Concert Review: The Theory of Massive Attack

By Superconductor @ppelkonen
The New York Philharmonic goes massive and modern.
by Paul J. Pelkonen

Alan Gilbert and Frank Peter Zimmermann on tour in Europe 2012.
Photo by Chris Lee © 2012 rThe New York Philharmonic.

With the announcement of the 2016-17 season only a few weeks away, the New York Philharmonic is playing well for outgoing music director Alan Gilbert. On Friday morning at David Geffen Hall, the orchestra was joined by soloist Frank Peter Zimmermann its second performance of Magnus Lindberg's Violin Concerto No. 2. The Lindberg work, which premiered with the London Philharmonic late last year, was flanked by two heavy 20th century bookends: Respighi's Vetrate di chiesa ("Church Windows") and Stravinsky's The Rite of Spring.
A conservative composer who was a master of orchestration, Ottorino Respighi enjoyed his heyday in the early 20th century with postcard-like works written for giant orchestras. This work, untouched by the Philharmonic since 1933, was inspired by Gregorian chant and medieval modes.

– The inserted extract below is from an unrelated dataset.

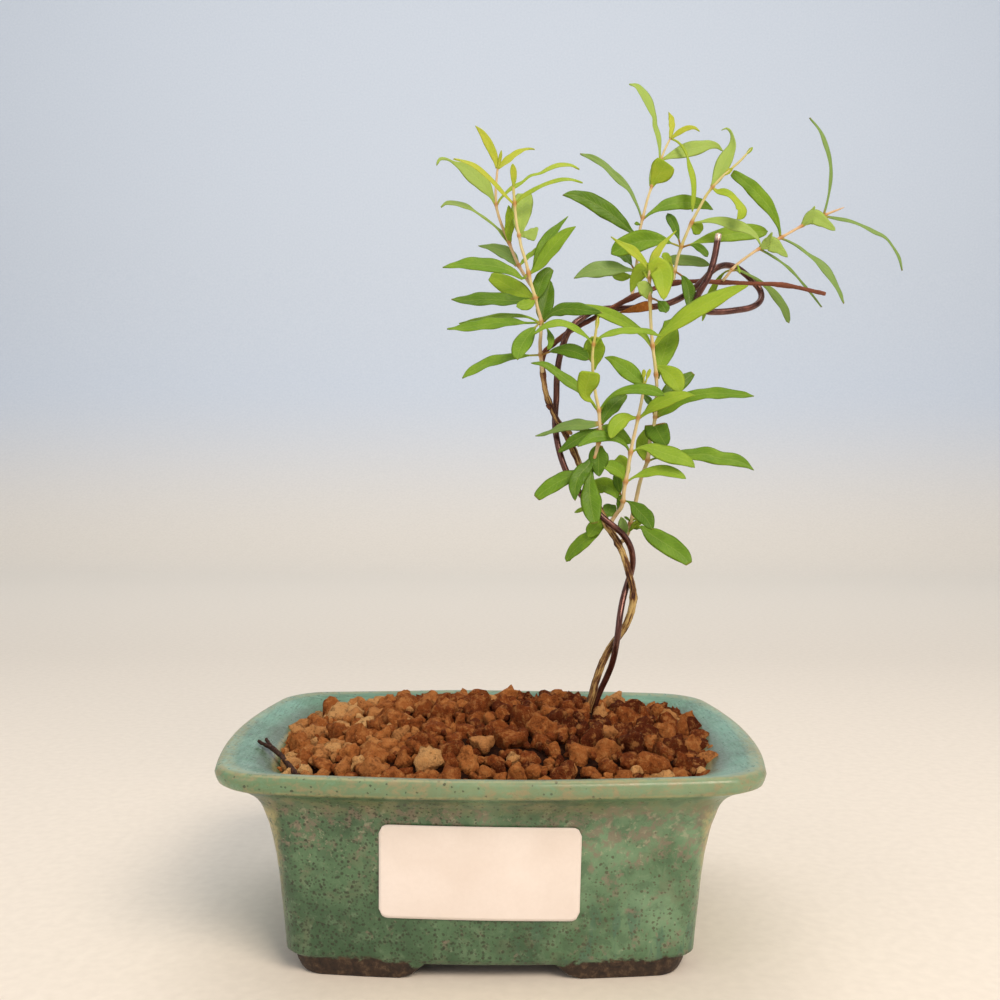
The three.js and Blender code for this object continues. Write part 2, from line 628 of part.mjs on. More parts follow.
// ---------------------------------------------------------------- drain screens
function makeScreen(x) {
  const { size, thickness, openings, bar } = SCREEN;
  const plate = new THREE.BoxGeometry(size, size, thickness);
  const pitch = (size - bar) / openings;
  const windows = [];
  for (let i = 0; i < openings; i++) {
    for (let j = 0; j < openings; j++) {
      windows.push(new THREE.BoxGeometry(pitch - bar, pitch - bar, 3 * thickness)
        .translate((i + 0.5) * pitch - (size - bar) / 2, (j + 0.5) * pitch - (size - bar) / 2, 0));
    }
  }
  return cut(plate, ...windows).translate(x, 0, POT_FLOOR + GAP + thickness / 2);
}

// ---------------------------------------------------------------- soil
const lump = (x, y) =>
  SOIL_LUMP * Math.sin(x * 0.91 + y * 0.37) * Math.cos(y * 0.83 - x * 0.29 + 1.3);

function makeSoil(buriedThings) {
  const fitted = (z, levelZ = z) => {
    const [w, d, rimness] = potSize(POT_INSIDE, levelZ);
    return potOutline([z, w - GAP - 0.15, d - GAP - 0.15, rimness]);
  };
  const rings = [10.35, 12.4, 38, 45].map((z) => fitted(z, Math.max(z, POT_FLOOR)));
  const edge = fitted(SOIL_EDGE, SOIL_EDGE - SOIL_TILT);
  for (const reach of [1, 0.87, 0.7, 0.5, 0.27, 0.08]) {
    rings.push(edge.map((p) => {
      const [x, y] = [p.x * reach, p.y * reach];
      const heap = SOIL_EDGE + SOIL_CROWN * (1 - reach ** 2.2) + (SOIL_TILT * y) / 43;
      return new THREE.Vector3(x, y, heap + (reach < 1 ? lump(x, y) : 0));
    }));
  }
  const pocket = SCREEN.size + 2 * GAP;
  const pockets = [-DRAIN_HOLE.x, DRAIN_HOLE.x].map((x) =>
    new THREE.BoxGeometry(pocket, pocket, 2 * (SCREEN.thickness + 2 * GAP))
      .translate(x, 0, POT_FLOOR + GAP));
  return cut(loft(rings), ...pockets, ...buriedThings);
}

// ---------------------------------------------------------------- label
// A blank paper label that follows the bow of the front wall.
function makeLabel() {
  const wallY = (x, z) => {
    const [w, d] = potSize(POT_OUTSIDE, z);
    const unbowed = x / (1 - SIDE_BOW.body / w);
    return -(d - FRONT_BOW.body * (unbowed / w) ** 2);
  };
  const { corner, width, height, thickness } = LABEL;
  const roundness = [0, 0.3, 0.6, 1];
  const ends = roundness.map((k) => -width / 2 + corner * k);
  const stations = [...ends, ...spread(-width / 2, width / 2, 9).slice(1, -1),
    ...ends.map((x) => -x).reverse()];
  const rings = stations.map((u) => {
    const inset = Math.max(0, Math.abs(u) - (width / 2 - corner));
    const half = height / 2 - corner + Math.sqrt(Math.max(0, corner ** 2 - inset ** 2));
    const middle = LABEL.top - height / 2;
    const x = LABEL.x + u;
    const [top, bottom] = [middle + half, middle - half];
    const back = (z) => wallY(x, z) - GAP;
    return [
      new THREE.Vector3(x, back(top), top),
      new THREE.Vector3(x, back(top) - thickness, top),
      new THREE.Vector3(x, back(bottom) - thickness, bottom),
      new THREE.Vector3(x, back(bottom), bottom),
    ];
  });
  return loft(rings);
}

// ---------------------------------------------------------------- trunk and wire
const radiiOf = (rows) => rows.map((row) => row[3]);
const trunkTube = (extra = 0) =>
  taperedTube(TRUNK.map(fromFront), radiiOf(TRUNK).map((r) => r + extra), TRUNK_SIDES);

function makeTrunk() {
  const stub = taperedTube(TRUNK_STUB.map(fromFront), radiiOf(TRUNK_STUB), STEM_SIDES);
  return join(trunkTube(), stub);
}

function makeWire() {
  const section = new THREE.Shape(spread(0, 2 * Math.PI, WIRE.sides + 1).slice(1).map((a) =>
    new THREE.Vector2(Math.cos(a), Math.sin(a)).multiplyScalar(WIRE.radius)));
  const extrudePath = curveThrough(WIRE_ROUTE.map(fromFront));
  return new THREE.ExtrudeGeometry(section, { steps: WIRE.steps, extrudePath });
}

// ---------------------------------------------------------------- shoots and leaves
// The place on a stem that looks nearest to [x, z] from the front.
function placeOnStem(curve, [x, z]) {
  const samples = 400;
  let best = { distance: Infinity };
  for (let i = 0; i <= samples; i++) {
    const point = curve.getPoint(i / samples);
    const [seenX, seenZ] = toFront(point);
    const distance = Math.hypot(seenX - x, seenZ - z);
    if (distance < best.distance) best = { distance, t: i / samples, point };
  }
  const { t, point } = best;
  return { t, point, depth: point.y - LAYOUT_PLANE, along: curve.getTangent(t) };
}

// One leaf blade: a thin lens-shaped body along its midrib, from inside the sheath to the tip.
function makeBlade(joint, sheathRadius, [midX, midZ, tipX, tipZ, depth, width, turn]) {
  const middle = fromFront([midX, midZ, joint.depth + depth / 2]);
  const tip = fromFront([tipX, tipZ, joint.depth + depth]);
  const outward = middle.clone().sub(joint.point);
  outward.addScaledVector(joint.along, -outward.dot(joint.along)).normalize();
  const base = joint.point.clone().addScaledVector(outward, sheathRadius);
  const bend = middle.clone().multiplyScalar(2).addScaledVector(base, -0.5)
    .addScaledVector(tip, -0.5);
  const midrib = new THREE.QuadraticBezierCurve3(base, bend, tip);
  const toViewer = new THREE.Vector3(0, -1, 0);
  const angle = THREE.MathUtils.degToRad(turn);
  const outline = [[0, 0], [0.12, 0], [0.32, 0.75], [0.56, 1], [0.8, 0.72]];
  const rings = outline.map(([t, share]) => {
    const centre = midrib.getPoint(t);
    const along = midrib.getTangent(t);
    const facing = toViewer.clone().addScaledVector(along, -toViewer.dot(along)).normalize();
    const skyward = new THREE.Vector3().crossVectors(along, facing);
    if (tip.x >= base.x) skyward.negate();
    const normal = facing.multiplyScalar(Math.cos(angle))
      .addScaledVector(skyward, Math.sin(angle));
    const across = new THREE.Vector3().crossVectors(normal, along);
    const half = PETIOLE_HALF_WIDTH + share * (width / 2 - PETIOLE_HALF_WIDTH);
    return [[across, half], [normal, BLADE_THICKNESS / 2], [across, -half],
      [normal, -BLADE_THICKNESS / 2]].map(([way, reach]) =>
      centre.clone().addScaledVector(way, reach));
  });
  return loft([...rings, [tip]]);
}

// The leaves of one joint, grown together with the sheath that rings the stem there.
function makeLeaves(joint, stemRadius, leaves) {
  const inner = stemRadius + GAP;
  const outer = inner + SHEATH.wall;
  const half = SHEATH.height / 2;
  const profile = [[inner, -half], [outer, -half], [outer, half], [inner, half], [inner, -half]]
    .map(([x, y]) => new THREE.Vector2(x, y));
  const upright = new THREE.Vector3(0, 1, 0);
  const sheath = new THREE.LatheGeometry(profile, 8)
    .applyQuaternion(new THREE.Quaternion().setFromUnitVectors(upright, joint.along))
    .translate(...joint.point.toArray());
  const blades = leaves.map((leaf) => makeBlade(joint, (inner + outer) / 2 + 0.12, leaf));
  return join(sheath, ...blades);
}

// ---------------------------------------------------------------- assembly
const tree = new THREE.Group();
function place(name, geometry, material) {
  const mesh = new THREE.Mesh(geometry, material);
  mesh.name = name;
  tree.add(mesh);
}

// The socket that a buried piece leaves in the soil: its first stretch, fattened and deepened.
function socket(rows, radii) {
  const points = rows.map(fromFront);
  const deeper = points[0].clone().multiplyScalar(2).sub(points[1]).sub(points[0])
    .setLength(2 * GAP).add(points[0]);
  return taperedTube([deeper, ...points], [radii[0], ...radii].map((r) => r + GAP + 0.1), 8);
}
const buried = 5; // how many places of trunk and wire lie in or just above the soil
const buriedTrunk = socket(TRUNK.slice(0, buried), radiiOf(TRUNK.slice(0, buried)));
const buriedWire = socket(WIRE_ROUTE.slice(0, buried), new Array(buried).fill(WIRE.radius));
const twigArm = (rows, extra = 0) => taperedTube(
  rows.map(([x, y, z]) => new THREE.Vector3(x, y, z)), radiiOf(rows).map((r) => r + extra), 6);
const buriedTwig = [
  twigArm(TWIG[0], GAP + 0.1),
  new THREE.SphereGeometry(1.6, 10, 8).translate(...TWIG[0][0].slice(0, 3)),
];

place("pot", makePot(), GLAZE);
place("drain_screen_left", makeScreen(-DRAIN_HOLE.x), MESH_PLASTIC);
place("drain_screen_right", makeScreen(DRAIN_HOLE.x), MESH_PLASTIC);
place("substrate", makeSoil([buriedTrunk, buriedWire, ...buriedTwig]), GRANULES);
place("label", makeLabel(), PAPER);
place("dry_twig", join(...TWIG.map((rows) => twigArm(rows))), DEAD_WOOD);
place("trunk", makeTrunk(), BARK);
place("training_wire", makeWire(), ANODISED_WIRE);

const fatTrunk = trunkTube(GAP);
for (const [name, shoot] of Object.entries(SHOOTS)) {
  const curve = curveThrough(shoot.stem.map(fromFront));
  const [thick, thin] = shoot.radius;
  const stem = taperedTube(shoot.stem.map(fromFront), [thick, thin], STEM_SIDES);
  const parent = name === "a1"
    ? taperedTube(SHOOTS.a2.stem.map(fromFront), SHOOTS.a2.radius.map((r) => r + GAP), STEM_SIDES)
    : fatTrunk;
  place(`stem_${name}`, cut(stem, parent), YOUNG_STEM);
  shoot.joints.forEach(({ at, leaves }, i) => {
    const joint = placeOnStem(curve, at);
    const radius = THREE.MathUtils.lerp(thick, thin, joint.t);
    place(`leaves_${name}_${i + 1}`, makeLeaves(joint, radius, leaves), LEAF);
  });
}
const trunkJoint = placeOnStem(curveThrough(TRUNK.map(fromFront)), TRUNK_JOINT.at);
place("leaves_trunk", makeLeaves(trunkJoint, 1, TRUNK_JOINT.leaves), LEAF);

// The origin lies on the ground under the middle of the whole object.
const bounds = new THREE.Box3().setFromObject(tree);
const middle = bounds.getCenter(new THREE.Vector3());
tree.position.set(-middle.x, -middle.y, -bounds.min.z);
const bonsai = new THREE.Group();
bonsai.add(tree);
export default bonsai;
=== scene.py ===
import math
import random

import bmesh
import bpy
import numpy as np
from mathutils import Euler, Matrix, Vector, noise


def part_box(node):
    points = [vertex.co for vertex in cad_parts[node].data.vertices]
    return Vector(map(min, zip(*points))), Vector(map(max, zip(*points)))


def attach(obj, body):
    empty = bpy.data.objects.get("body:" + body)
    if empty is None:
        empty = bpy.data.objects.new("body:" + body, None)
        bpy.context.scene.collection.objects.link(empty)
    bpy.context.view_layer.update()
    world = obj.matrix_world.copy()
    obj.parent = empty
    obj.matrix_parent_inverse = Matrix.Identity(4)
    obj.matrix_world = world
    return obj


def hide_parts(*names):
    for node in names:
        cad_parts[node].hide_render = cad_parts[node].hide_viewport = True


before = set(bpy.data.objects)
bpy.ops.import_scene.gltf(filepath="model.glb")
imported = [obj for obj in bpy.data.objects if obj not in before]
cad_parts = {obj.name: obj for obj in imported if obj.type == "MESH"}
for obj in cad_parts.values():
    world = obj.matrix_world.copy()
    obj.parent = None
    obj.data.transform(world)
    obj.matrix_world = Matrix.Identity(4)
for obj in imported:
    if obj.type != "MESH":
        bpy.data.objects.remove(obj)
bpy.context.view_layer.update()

# ------------------------------------------------------------------ places
# The layout below is in millimetres, measured from the middle of the pot. "Front" places are
# (x, z, depth): x and z on the upright plane y = LAYOUT_PLANE as seen from the viewpoint, and
# depth is how far the point slides away from the viewpoint along its sight line.
MM = 0.001
low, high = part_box("pot")
POT_X = (low[0] + high[0]) / 2
VIEWPOINT = np.array([2.0, -307.0, 125.0])
LAYOUT_PLANE = 20.0


def from_front(place):
    x, z, depth = place
    reach = (LAYOUT_PLANE + depth - VIEWPOINT[1]) / (LAYOUT_PLANE - VIEWPOINT[1])
    return VIEWPOINT + (np.array([x, LAYOUT_PLANE, z]) - VIEWPOINT) * reach


def to_front(points):
    reach = (LAYOUT_PLANE - VIEWPOINT[1]) / (points[:, 1] - VIEWPOINT[1])
    seen = VIEWPOINT + (points - VIEWPOINT) * reach[:, None]
    return seen[:, [0, 2]]


def unit(v):
    return v / max(np.linalg.norm(v), 1e-12)


def run_along(points):
    """The way from the first point to each point, along the line through them all."""
    steps = np.linalg.norm(np.diff(points, axis=0), axis=1)
    return np.concatenate([[0], np.cumsum(steps)])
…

Each movement depicts an elaborate scene in stained glass. The opening Flight into Egypt featured a rising tide of woodwinds and horns, almost Brucknerian in its slow-building religiosity. St. Michael the Archangel added elaborate percussion for a muscular movement ending with the crash of three gongs.
The Matins of St. Clare opened with a pensive theme, depicting the meditations of this follower of St. Francis in a slow pulse wound about with elaborate language for the double reeds. This built to another climax. In the following Santa Gregorio Magno, the power of medieval Pope Gregory the Great was depicted with the full blast of the orchestra and a resounding use of the ubiquitous Dies Irae theme. Mr. Gilbert whipped his forces into a blazing assault of orchestration with repeated themes and leitmotivs clashing in their eagerness to all be heard at once.
Former Philharmonic composer in residence Magnus Lindberg joined Mr. Gilbert to explain his new work to the audience. However, this piece, as played by Mr. Zimmerman required little academic explanation. It draws on very simple ideas, with a trio of rising intervals being chief among the seeds from which the work blossomed. These ascending intervals became shifting harmonies, doubling and redoubling into a complex tapestry of sound  Mr. Zimmerman played his guts out, competing against the orchestra in the first movement before being allowed to erupt in a long and elaborate cadenza.
In the third movement, Mr. Lindberg brings the orchestra and solo part together, creating a fast-moving movement that was pleasing to the ear. The solo part was complex and playful, with the orchestra racing through the complex harmonic writing, allowing Mr. Zimmermann's heroics to dominate the spotlight. The shifting harmonies doubled and redoubled in the dense orchestration, providing a colorful backdrop for the solo violin, with the whole work coming to a pleasing and coherent manner.
If Respighi's work was the epitome of conservative, Stravinsky's The Rite of Spring is the opposite: a raucous blast of sound and rhythm that depicts the sacrificial rites enacted in ancient, pagan Russia. This performance, led by Judith LeClair's eloquent bassoon, built from rhythmic cells in the introduction, laying the groundwork for the chugging lower strings and pounding that changed the music world forever at the work's 1913 Paris premiere.
Unlike the audience at that infamous performance, the Philharmonic crowd did not riot. They embraced this Rite as the most familiar work on the program. Alan Gilbert gave a charged, thrilling reading of the work, working closely with the complex score and maintaining a strict control over the constantly changing time signatures. The Procession of the Ancient surged, moving with lumbering power. The savagery continued in the second half, with the two timpanists and gran casa thundering under the roar of brass. Brusque and muscular, this is how the Rite should be played.